# Information shown start

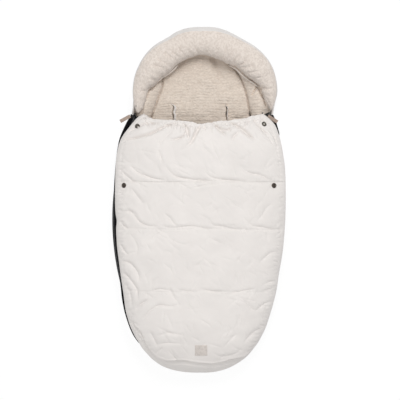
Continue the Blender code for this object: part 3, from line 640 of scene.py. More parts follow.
def puff(px, py, calm=False):
    """How far the padding stands out, in metres: channels between the seams, creases and soft wrinkles."""
    x, y = plan(px, py)
    waver = noise(px, py * 0, 22.0, 5) * 0.8
    lift = np.zeros(px.shape)
    for row, deep in SEAM_ROWS:
        gap = np.abs(py - row - waver) * PIXEL
        pucker = 1 + 0.5 * noise(px, py * 0 + row, 6.0, 11)
        stitch = CHANNEL_STITCH[0] * pucker * np.exp(-gap / CHANNEL_STITCH[1])
        lift -= deep * (CHANNEL[0] * np.exp(-gap / CHANNEL[1]) + stitch)
    lift += SWELL[0] * noise(x + 0.3 * y, y, SWELL[1], 3)
    if calm:
        return lift
    seam, _ = distance_to(TOE_SEAM, px, py)
    below = py - np.interp(px, *np.transpose(TOE_SEAM))
    lift -= TOE_STITCH[0] * bell(seam, TOE_STITCH[1]) + TOE_STEP[0] * eased(below / TOE_STEP[1])
    for high, place, width in TOE_WELTS:
        lift += high * bell(below - place, width)
    lift += np.maximum(crease_lift(CREASES + WRINKLES, px, py), -DEEPEST_FOLD)
    lift += SLACK[0] * noise(x * 0.9 + y * 0.8, y * 1.4 - x * 0.6, SLACK[1], 7)
    side = np.minimum(px - edge_x(COVER_LEFT, py), edge_x(COVER_RIGHT, py) - px)
    crimp = noise(px * 0.15, py, 3.6, 23) + 0.5 * noise(px * 0.2, py, 1.9, 29)
    lift += CRIMP[0] * crimp * fade(side, CRIMP[1])
    top = py - hem_row(px)
    gather = noise(px, py * 0.10, 3.4, 31) + 0.8 * noise(px, py * 0.12, 1.7, 37)
    lift += GATHER[0] * gather * fade(top, GATHER[1])
    lift -= HEM_STITCH[0] * np.exp(-((top - HEM_STITCH[1]) ** 2) / HEM_STITCH[2])
    stitch = SIDE_STITCH[0] * np.exp(-((side - SIDE_STITCH[1]) ** 2) / SIDE_STITCH[2])
    return lift - stitch * eased((210 - py) / 60)


COVER_THICK = 0.0075
CLOTH_THICK = 0.0012
PILE_FROM = 0.010
PILE_TO = 0.0155
PILE_DEEP = 0.0015
PILE_NARROW = (0.992, 0.978)


def finish_blend(piece, bodies, across_at):
    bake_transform(piece)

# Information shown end

- [Problem to solve]:
Using the listing, copy every line where the word "piece" shows up.

- [Full output]:
def finish_blend(piece, bodies, across_at):
    bake_transform(piece)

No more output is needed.